** start of INFORMATION SHOWN **

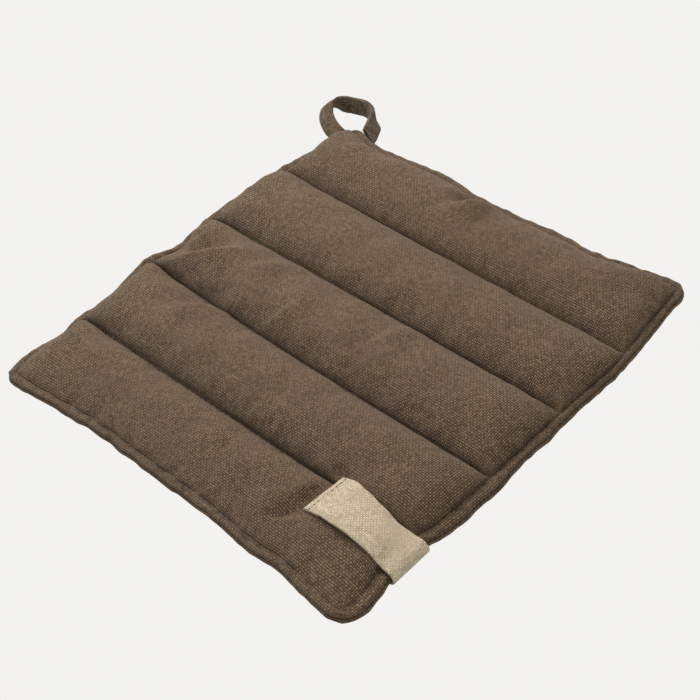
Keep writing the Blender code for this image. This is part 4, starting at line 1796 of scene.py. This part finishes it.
@dataclass
class LinenTab:
    """The linen tape folded over the rim, its ends turned under and sewn down."""

    form: TabForm = TabForm()
    width: float = 20.0
    step: float = 0.9
    across: int = 16
    wrap_steps: int = 12
    turn_steps: int = 5
    side_waver: float = 0.13  # how far the tape's two sides stray
    side_reach: float = 6.0
    side_lengths: tuple[float, float] = (9.0, 9.0)
    face_waver: float = 0.08  # how far its face strays up and down
    face_lengths: tuple[float, float] = (14.0, 12.0)
    stitch_inset: float = 2.0  # from the sewn end to the row of stitches
    side_inset: float = 1.1  # from a side of the tape to the end of the row
    stitch_pitch: float = 2.3
    stitch_gap: float = 0.6
    stitch_thickness: float = 0.4
    hole_gap: float = 1.5  # from one needle hole to the next
    hole_thickness: float = 0.66
    hole_sunk: float = 0.02
    row_samples: int = 60  # places at which the row is read

    def leg(self) -> list[float]:
        """Finds stations along one leg.

        Returns:
            Their X, from the leg's sewn end to the wrap.
        """
        form = self.form
        count = math.ceil((form.wrap_x - form.start_x) / self.step)
        return [form.start_x + (form.wrap_x - form.start_x) * i / count for i in range(count + 1)]

    def turned(self) -> list[tuple[float, float, float]]:
        """The turned end of a leg, from its raw edge to the fold.

        Returns:
            For each section its X, how far it lies below the leg's middle, and the X to read
            the leg at.
        """
        form = self.form
        radius = form.layer_step / 2.0
        count = math.ceil(form.fold_under / self.step)
        flat = [form.start_x + form.fold_under * (1.0 - i / count) for i in range(count)]
        made = [(x, form.layer_step, x) for x in flat]
        for step in range(self.turn_steps + 1):
            angle = math.pi * step / self.turn_steps
            x = form.start_x - radius * math.sin(angle)
            made.append((x, radius + radius * math.cos(angle), form.start_x))
        return made

    def sections(self) -> list[tuple[float, float, float, float, float]]:
        """Finds every section of the tape in order.

        Returns:
            For each section its X, then the Y and Z of its near edge and of its far edge.
        """
        form = self.form
        made = []
        for x, drop, read in self.turned():
            near_y, near_z, far_y, far_z = form.section_at(read)
            made.append((x, near_y, near_z - drop, far_y, far_z - drop))
        for x in self.leg()[1:]:
            made.append((x, *form.section_at(x)))
        _, near_y, _, far_y, _ = made[-1]
        for step in range(1, self.wrap_steps):
            angle = math.pi * step / self.wrap_steps
            x = form.wrap_x + form.wrap_radius * math.sin(angle)
            z = form.wrap_z + form.wrap_radius * math.cos(angle)
            made.append((x, near_y, z, far_y, z))
        for x in reversed(self.leg()):
            near_y, _, far_y, _ = form.section_at(x)
            z = float(form.lower_z(x))
            made.append((x, near_y, z, far_y, z))
        for x, drop, read in reversed(self.turned()[:-1]):
            near_y, _, far_y, _ = form.section_at(read)
            z = float(form.lower_z(read)) - drop
            made.append((x, near_y, z, far_y, z))
        return made

    def places(self) -> Array:
        """Lays out the tape's middle, slightly uneven.

        Returns:
            Its places as a grid, by section and place across.
        """
        rows = np.array(self.sections())
        part = np.linspace(0.0, 1.0, self.across + 1)[None, :]
        x = np.repeat(rows[:, :1], self.across + 1, 1)
        y = rows[:, 1:2] + (rows[:, 3:4] - rows[:, 1:2]) * part
        z = rows[:, 2:3] + (rows[:, 4:5] - rows[:, 2:3]) * part
        run = np.arange(len(rows))[:, None] * self.step
        side = 2.0 * part - 1.0
        strays = ripples(run, side * self.side_reach, self.side_lengths, Seed.TAPE_SIDES)
        y = y + self.side_waver * strays * side * side
        z = z + self.face_waver * ripples(run, y, self.face_lengths, Seed.TAPE_FACE)
        return np.stack([x, y, z], -1)

    def build(self) -> bpy.types.Object:
        """Makes the tape in place of its plain solid.

        Returns:
            The tape's object.
        """
        made = tape_of(self.places(), "linen_tape", LINEN_TAPE, self.form.thickness)
        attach(made, ROOT)
        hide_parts("linen_tab")
        return made

    def row(self, inset: float, proud: float) -> Array:
        """Finds places along the row of stitches at the sewn end of the upper leg.

        Args:
            inset: how far in from the tape's sides the row starts and ends.
            proud: how far above the tape's middle it lies.

        Returns:
            The places.
        """
        x = self.form.start_x + self.stitch_inset
        near_y, near_z, far_y, far_z = self.form.section_at(x)
        part = np.linspace(inset, self.width - inset, self.row_samples) / self.width
        y = near_y + (far_y - near_y) * part
        z = near_z + (far_z - near_z) * part + proud
        return np.stack([np.full(part.shape, x), y, z], -1)

    def sew(self) -> bpy.types.Object:
        """Sews the tape's two ends down, each with one row.

        Returns:
            The object that holds the stitches.
        """
        shape = (self.stitch_pitch, self.stitch_gap, self.stitch_thickness)
        stitches = Stitching("tab_stitches", LINEN_THREAD, *shape)
        proud = self.form.thickness / 2.0
        top = self.row(self.side_inset, proud)
        below = top.copy()
        below[:, 2] = float(self.form.lower_z(float(top[0, 0]))) - proud
        stitches.sew(top, up=1.0)
        stitches.sew(below, up=-1.0)
        return stitches.finish_piece()

    def pierce(self) -> bpy.types.Object:
        """Makes small dark pits between the stitches of the upper row, as painted shade of the needle
        holes.

        Returns:
            The object that holds the pits.
        """
        shape = (self.stitch_pitch, self.hole_gap, self.hole_thickness)
        holes = Stitching("painted_hole_shade_pits", PAINTED_HOLE_SHADE, *shape)
        inset = self.side_inset - self.stitch_pitch / 2.0
        holes.sew(self.row(inset, self.form.thickness / 2.0 - self.hole_sunk), up=1.0)
        return holes.finish_piece()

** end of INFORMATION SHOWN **

▸ THE TASK
From the listing above, reproduce all the lines exactly.

▸ WRITTEN REPLY
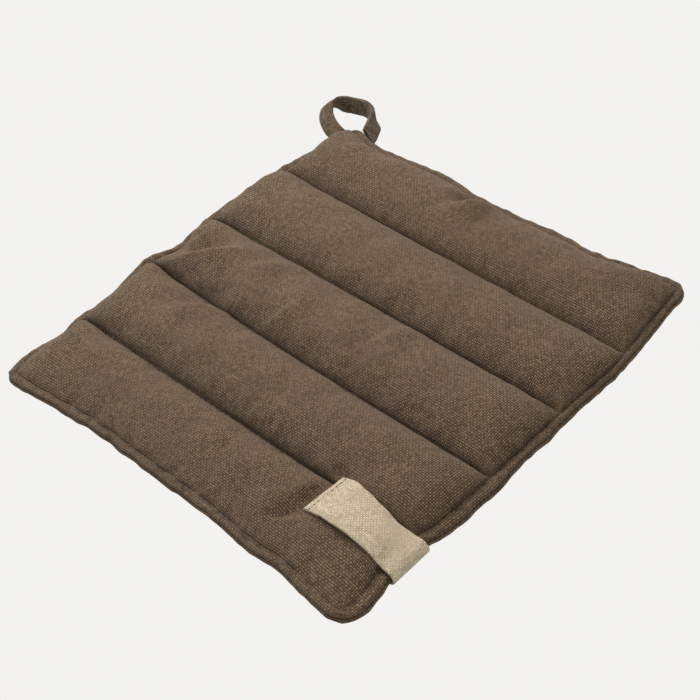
Keep writing the Blender code for this image. This is part 4, starting at line 1796 of scene.py. This part finishes it.
@dataclass
class LinenTab:
    """The linen tape folded over the rim, its ends turned under and sewn down."""

    form: TabForm = TabForm()
    width: float = 20.0
    step: float = 0.9
    across: int = 16
    wrap_steps: int = 12
    turn_steps: int = 5
    side_waver: float = 0.13  # how far the tape's two sides stray
    side_reach: float = 6.0
    side_lengths: tuple[float, float] = (9.0, 9.0)
    face_waver: float = 0.08  # how far its face strays up and down
    face_lengths: tuple[float, float] = (14.0, 12.0)
    stitch_inset: float = 2.0  # from the sewn end to the row of stitches
    side_inset: float = 1.1  # from a side of the tape to the end of the row
    stitch_pitch: float = 2.3
    stitch_gap: float = 0.6
    stitch_thickness: float = 0.4
    hole_gap: float = 1.5  # from one needle hole to the next
    hole_thickness: float = 0.66
    hole_sunk: float = 0.02
    row_samples: int = 60  # places at which the row is read

    def leg(self) -> list[float]:
        """Finds stations along one leg.

        Returns:
            Their X, from the leg's sewn end to the wrap.
        """
        form = self.form
        count = math.ceil((form.wrap_x - form.start_x) / self.step)
        return [form.start_x + (form.wrap_x - form.start_x) * i / count for i in range(count + 1)]

    def turned(self) -> list[tuple[float, float, float]]:
        """The turned end of a leg, from its raw edge to the fold.

        Returns:
            For each section its X, how far it lies below the leg's middle, and the X to read
            the leg at.
        """
        form = self.form
        radius = form.layer_step / 2.0
        count = math.ceil(form.fold_under / self.step)
        flat = [form.start_x + form.fold_under * (1.0 - i / count) for i in range(count)]
        made = [(x, form.layer_step, x) for x in flat]
        for step in range(self.turn_steps + 1):
            angle = math.pi * step / self.turn_steps
            x = form.start_x - radius * math.sin(angle)
            made.append((x, radius + radius * math.cos(angle), form.start_x))
        return made

    def sections(self) -> list[tuple[float, float, float, float, float]]:
        """Finds every section of the tape in order.

        Returns:
            For each section its X, then the Y and Z of its near edge and of its far edge.
        """
        form = self.form
        made = []
        for x, drop, read in self.turned():
            near_y, near_z, far_y, far_z = form.section_at(read)
            made.append((x, near_y, near_z - drop, far_y, far_z - drop))
        for x in self.leg()[1:]:
            made.append((x, *form.section_at(x)))
        _, near_y, _, far_y, _ = made[-1]
        for step in range(1, self.wrap_steps):
            angle = math.pi * step / self.wrap_steps
            x = form.wrap_x + form.wrap_radius * math.sin(angle)
            z = form.wrap_z + form.wrap_radius * math.cos(angle)
            made.append((x, near_y, z, far_y, z))
        for x in reversed(self.leg()):
            near_y, _, far_y, _ = form.section_at(x)
            z = float(form.lower_z(x))
            made.append((x, near_y, z, far_y, z))
        for x, drop, read in reversed(self.turned()[:-1]):
            near_y, _, far_y, _ = form.section_at(read)
            z = float(form.lower_z(read)) - drop
            made.append((x, near_y, z, far_y, z))
        return made

    def places(self) -> Array:
        """Lays out the tape's middle, slightly uneven.

        Returns:
            Its places as a grid, by section and place across.
        """
        rows = np.array(self.sections())
        part = np.linspace(0.0, 1.0, self.across + 1)[None, :]
        x = np.repeat(rows[:, :1], self.across + 1, 1)
        y = rows[:, 1:2] + (rows[:, 3:4] - rows[:, 1:2]) * part
        z = rows[:, 2:3] + (rows[:, 4:5] - rows[:, 2:3]) * part
        run = np.arange(len(rows))[:, None] * self.step
        side = 2.0 * part - 1.0
        strays = ripples(run, side * self.side_reach, self.side_lengths, Seed.TAPE_SIDES)
        y = y + self.side_waver * strays * side * side
        z = z + self.face_waver * ripples(run, y, self.face_lengths, Seed.TAPE_FACE)
        return np.stack([x, y, z], -1)

    def build(self) -> bpy.types.Object:
        """Makes the tape in place of its plain solid.

        Returns:
            The tape's object.
        """
        made = tape_of(self.places(), "linen_tape", LINEN_TAPE, self.form.thickness)
        attach(made, ROOT)
        hide_parts("linen_tab")
        return made

    def row(self, inset: float, proud: float) -> Array:
        """Finds places along the row of stitches at the sewn end of the upper leg.

        Args:
            inset: how far in from the tape's sides the row starts and ends.
            proud: how far above the tape's middle it lies.

        Returns:
            The places.
        """
        x = self.form.start_x + self.stitch_inset
        near_y, near_z, far_y, far_z = self.form.section_at(x)
        part = np.linspace(inset, self.width - inset, self.row_samples) / self.width
        y = near_y + (far_y - near_y) * part
        z = near_z + (far_z - near_z) * part + proud
        return np.stack([np.full(part.shape, x), y, z], -1)

    def sew(self) -> bpy.types.Object:
        """Sews the tape's two ends down, each with one row.

        Returns:
            The object that holds the stitches.
        """
        shape = (self.stitch_pitch, self.stitch_gap, self.stitch_thickness)
        stitches = Stitching("tab_stitches", LINEN_THREAD, *shape)
        proud = self.form.thickness / 2.0
        top = self.row(self.side_inset, proud)
        below = top.copy()
        below[:, 2] = float(self.form.lower_z(float(top[0, 0]))) - proud
        stitches.sew(top, up=1.0)
        stitches.sew(below, up=-1.0)
        return stitches.finish_piece()

    def pierce(self) -> bpy.types.Object:
        """Makes small dark pits between the stitches of the upper row, as painted shade of the needle
        holes.

        Returns:
            The object that holds the pits.
        """
        shape = (self.stitch_pitch, self.hole_gap, self.hole_thickness)
        holes = Stitching("painted_hole_shade_pits", PAINTED_HOLE_SHADE, *shape)
        inset = self.side_inset - self.stitch_pitch / 2.0
        holes.sew(self.row(inset, self.form.thickness / 2.0 - self.hole_sunk), up=1.0)
        return holes.finish_piece()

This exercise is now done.